[AIM OF THE EXERCISE]:
Below is a set of records; restate each one word for word.

(Modeling code records)
****

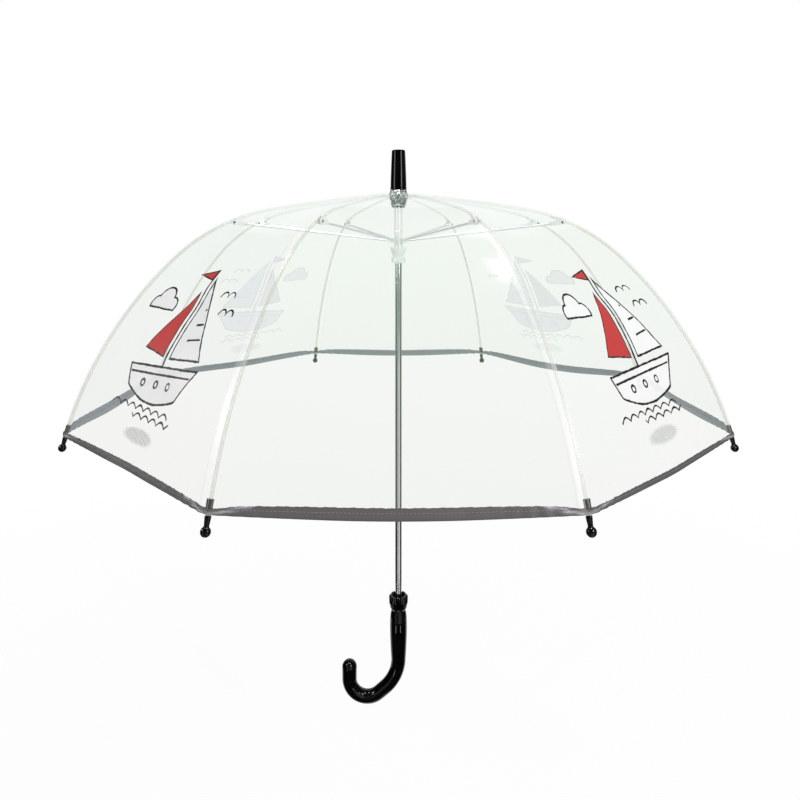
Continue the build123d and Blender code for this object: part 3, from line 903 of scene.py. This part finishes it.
def flat_map(mesh, u, v):
    """Stores the flat coordinates of the faces' corners, in metres, as the mesh's UV map."""
    mesh.uv_layers.new(name="flat").data.foreach_set("uv", np.stack([u, v], -1).ravel())


def point_values(mesh, name, values):
    """Stores a value for each point, for the materials to read."""
    made = mesh.attributes.new(name, "FLOAT", "POINT")
    made.data.foreach_set("value", np.asarray(values, np.float32).ravel())


def columns(sides):
    """Places across a rib's film, closer together over the rod."""
    t = np.linspace(-1, 1, 2 * sides + 1)
    return np.sign(t) * np.abs(t) ** 1.5


def film_piece(name, k, start, end, rows, sides=26):
    """One stretch of rib k's film, as a single curved sheet."""
    s = np.linspace(start, end, rows)[:, None]
    across = columns(sides)[None, :]
    points, u, v, rod = film_point(s, across, k)
    cols = across.shape[1]
    mesh = net(points.reshape(-1, 3), [f[::-1] for f in grid_faces(rows, cols)])
    corner = mesh_values(mesh.loops, "vertex_index", int)
    right = np.array([(across[0] > 0)[[i % cols for i in p.vertices]].any() for p in mesh.polygons])
    side = np.where(np.repeat(right, mesh_values(mesh.polygons, "loop_total", int)), -1, 1)
    on_rod = np.abs(across) < 1e-9
    u = np.abs(np.where(on_rod, film_point(s, across + 1e-6, k)[1], u))
    flat_map(mesh, u.ravel()[corner] * side, v.ravel()[corner])
    point_values(mesh, "seam", rod * np.sign(across))
    finishes = ["printed_film", "plain_film"]
    made = piece(name, mesh, finishes if k % 2 else finishes[::-1])
    mesh.polygons.foreach_set("material_index", np.where(right, 0, 1).astype(np.int32))
    return made


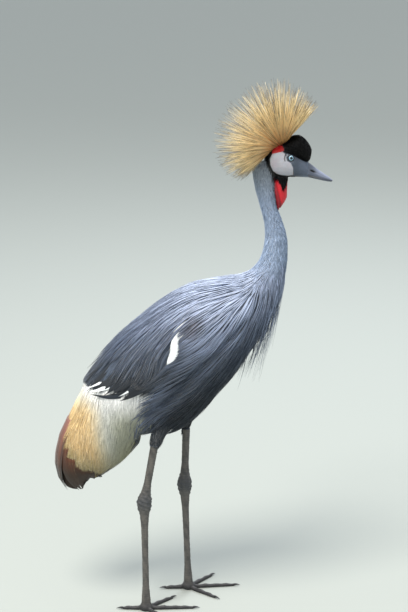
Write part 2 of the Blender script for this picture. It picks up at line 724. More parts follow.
# %% Colours of head and legs
def head_colour(points):
    """Slate face, pale cheek, scarlet patch, black cap and surround."""
    x, z = points[:, 0] - FORWARD, points[:, 2]
    made = np.tile(colour("525C69"), (len(points), 1))
    lores = ease((x - 0.182) / 0.02)
    made = mix(made, colour("6A7587"), lores * 0.8)
    black = ease((0.1585 - x) / 0.004) * (z < 0.886)
    chin = ease((0.8385 - z) / 0.0015) * (x < 0.186)
    crown = ease((z - 0.8845) / 0.004)
    crown = np.maximum(crown, ease(inside(points, CAP) / 0.001 + 1.2))
    made = mix(made, colour("070708"), np.maximum(np.maximum(black, chin), crown))
    blotch = 0.5 + 0.5 * np.sin(x * 900 + 3 * np.sin(z * 700)) * np.sin(z * 1100 + 2 * np.sin(x * 500))
    cheek = mix(colour("B6BCC4"), colour("C0A9AE"), 0.4 * blotch)
    pink = np.exp(-(((x - 0.145) / 0.006) ** 2 + ((z - 0.860) / 0.008) ** 2))
    cheek = mix(cheek, colour("B08794"), 0.25 * pink)
    depth = inside(points, CHEEK)
    cheek = mix(colour("8F7444"), cheek, ease(depth / 0.0012 + 0.2 + ease((z - 0.845) / 0.01)))
    made = mix(made, cheek, ease(depth / 0.0006 + 0.5))
    made = mix(made, colour("C8181C"), ease(inside(points, SCARLET) / 0.0008 + 0.5))
    # behind the eye a pale crescent with a dark line outside it, and round the eye a dark bare rim
    d = from_eye(points)
    bearing = np.degrees(np.arctan2(z - EYE[2], points[:, 0] - EYE[0])) % 360
    arc = ease((bearing - 128) / 12) * ease((212 - bearing) / 12)
    made = mix(made, colour("101114"), arc * bump_at(d, 0.0118, 0.0011))
    made = mix(made, colour("C9CFD6"), arc * bump_at(d, 0.0094, 0.0008))
    return mix(made, colour("15181C"), ease((0.0067 - d) / 0.0010))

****

[SOLUTION TO THIS EXERCISE]:
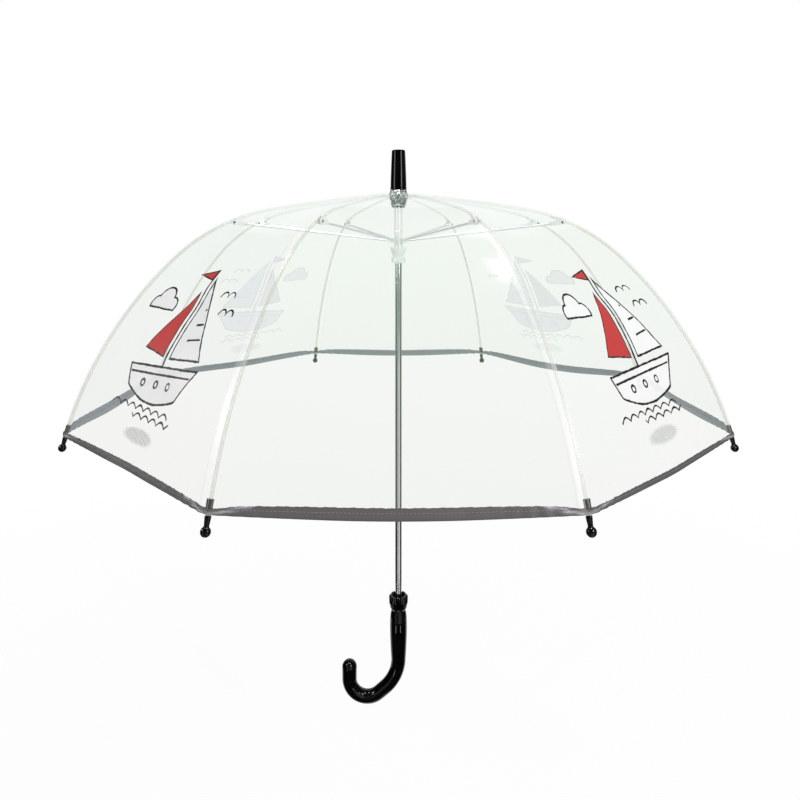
Continue the build123d and Blender code for this object: part 3, from line 903 of scene.py. This part finishes it.
def flat_map(mesh, u, v):
    """Stores the flat coordinates of the faces' corners, in metres, as the mesh's UV map."""
    mesh.uv_layers.new(name="flat").data.foreach_set("uv", np.stack([u, v], -1).ravel())


def point_values(mesh, name, values):
    """Stores a value for each point, for the materials to read."""
    made = mesh.attributes.new(name, "FLOAT", "POINT")
    made.data.foreach_set("value", np.asarray(values, np.float32).ravel())


def columns(sides):
    """Places across a rib's film, closer together over the rod."""
    t = np.linspace(-1, 1, 2 * sides + 1)
    return np.sign(t) * np.abs(t) ** 1.5


def film_piece(name, k, start, end, rows, sides=26):
    """One stretch of rib k's film, as a single curved sheet."""
    s = np.linspace(start, end, rows)[:, None]
    across = columns(sides)[None, :]
    points, u, v, rod = film_point(s, across, k)
    cols = across.shape[1]
    mesh = net(points.reshape(-1, 3), [f[::-1] for f in grid_faces(rows, cols)])
    corner = mesh_values(mesh.loops, "vertex_index", int)
    right = np.array([(across[0] > 0)[[i % cols for i in p.vertices]].any() for p in mesh.polygons])
    side = np.where(np.repeat(right, mesh_values(mesh.polygons, "loop_total", int)), -1, 1)
    on_rod = np.abs(across) < 1e-9
    u = np.abs(np.where(on_rod, film_point(s, across + 1e-6, k)[1], u))
    flat_map(mesh, u.ravel()[corner] * side, v.ravel()[corner])
    point_values(mesh, "seam", rod * np.sign(across))
    finishes = ["printed_film", "plain_film"]
    made = piece(name, mesh, finishes if k % 2 else finishes[::-1])
    mesh.polygons.foreach_set("material_index", np.where(right, 0, 1).astype(np.int32))
    return made


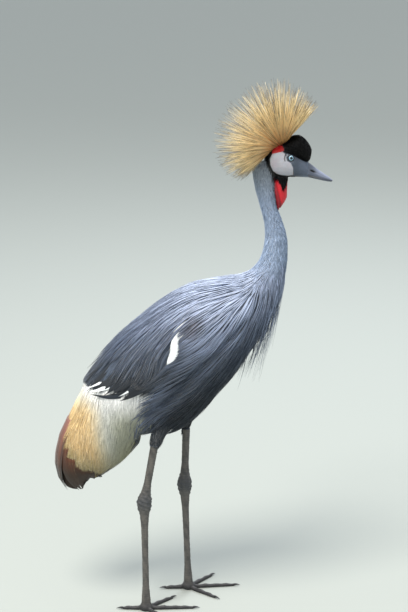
Write part 2 of the Blender script for this picture. It picks up at line 724. More parts follow.
# %% Colours of head and legs
def head_colour(points):
    """Slate face, pale cheek, scarlet patch, black cap and surround."""
    x, z = points[:, 0] - FORWARD, points[:, 2]
    made = np.tile(colour("525C69"), (len(points), 1))
    lores = ease((x - 0.182) / 0.02)
    made = mix(made, colour("6A7587"), lores * 0.8)
    black = ease((0.1585 - x) / 0.004) * (z < 0.886)
    chin = ease((0.8385 - z) / 0.0015) * (x < 0.186)
    crown = ease((z - 0.8845) / 0.004)
    crown = np.maximum(crown, ease(inside(points, CAP) / 0.001 + 1.2))
    made = mix(made, colour("070708"), np.maximum(np.maximum(black, chin), crown))
    blotch = 0.5 + 0.5 * np.sin(x * 900 + 3 * np.sin(z * 700)) * np.sin(z * 1100 + 2 * np.sin(x * 500))
    cheek = mix(colour("B6BCC4"), colour("C0A9AE"), 0.4 * blotch)
    pink = np.exp(-(((x - 0.145) / 0.006) ** 2 + ((z - 0.860) / 0.008) ** 2))
    cheek = mix(cheek, colour("B08794"), 0.25 * pink)
    depth = inside(points, CHEEK)
    cheek = mix(colour("8F7444"), cheek, ease(depth / 0.0012 + 0.2 + ease((z - 0.845) / 0.01)))
    made = mix(made, cheek, ease(depth / 0.0006 + 0.5))
    made = mix(made, colour("C8181C"), ease(inside(points, SCARLET) / 0.0008 + 0.5))
    # behind the eye a pale crescent with a dark line outside it, and round the eye a dark bare rim
    d = from_eye(points)
    bearing = np.degrees(np.arctan2(z - EYE[2], points[:, 0] - EYE[0])) % 360
    arc = ease((bearing - 128) / 12) * ease((212 - bearing) / 12)
    made = mix(made, colour("101114"), arc * bump_at(d, 0.0118, 0.0011))
    made = mix(made, colour("C9CFD6"), arc * bump_at(d, 0.0094, 0.0008))
    return mix(made, colour("15181C"), ease((0.0067 - d) / 0.0010))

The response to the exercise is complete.